Arguably the greatest known unknown is how individual England managers perceive their emerging stars. In 1979, 22-year-old Glen Hoddle scored a spectacular goal on his senior debut, a 2-0 win against Bulgaria, and was promptly dropped; boss Ron Greenwood remarking gnomically: “Disappointment maketh the man.” Mind you, Hoddle could be equally meretricious as England manager, omitting Andy Cole from his France 98 squad on the dubious grounds that “he needs six chances to score one goal.” (Given that he initially left Owen on the bench because he was “not a natural goalscorer”, you wonder if ‘The Hod’ ever watched a striker he was impressed by.)
One intensely emotive – and utterly unprovable – argument to select young players for England is that they are fresh and fearless. It sounds like a cliche but there may be something in it. We have become accustomed to watching experienced England teams struggle, possibly because, one psychologist argues, they are driven by ‘loss aversion’, a known psychological phenomena which means, research suggests, that we find the prospect of losing £10 2.5 times as painful as the pleasure from gaining £10. This mentality may account for England’s dismal 0-0 draw with Algeria in 2010 – the only highlights being Emile Heskey’s stepovers – and the 1-1 bore draw against Denmark at Euro 2024.
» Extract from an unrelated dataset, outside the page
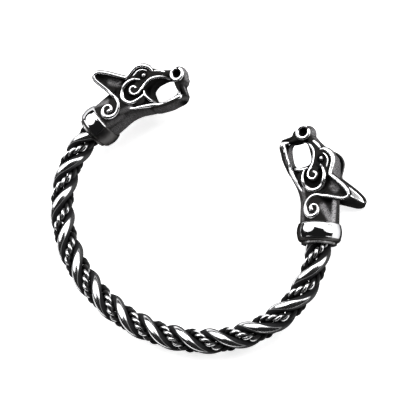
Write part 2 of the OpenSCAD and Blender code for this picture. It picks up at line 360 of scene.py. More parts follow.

The inspiring contrast to such timidity is epitomised by Michael Owen at France 98 when he scored a goal so brilliant in the last 16 that even the Argentinian press applauded. (Maradona hailed him as “the only good thing to come out of the World Cup: speed, cunning and balls”.) Even in England’s 2-1 defeat to Romania, he scored and, chasing an equaliser, hit the post from 25 yards. He wasn’t renowned for his long shots but, with a mere 25 minutes of World Cup experience, he said later: “I felt I could beat the world”. That kind of confidence can win tournaments but Tuchel has only eight or ten qualifying matches to discover – and/or nurture – such a player.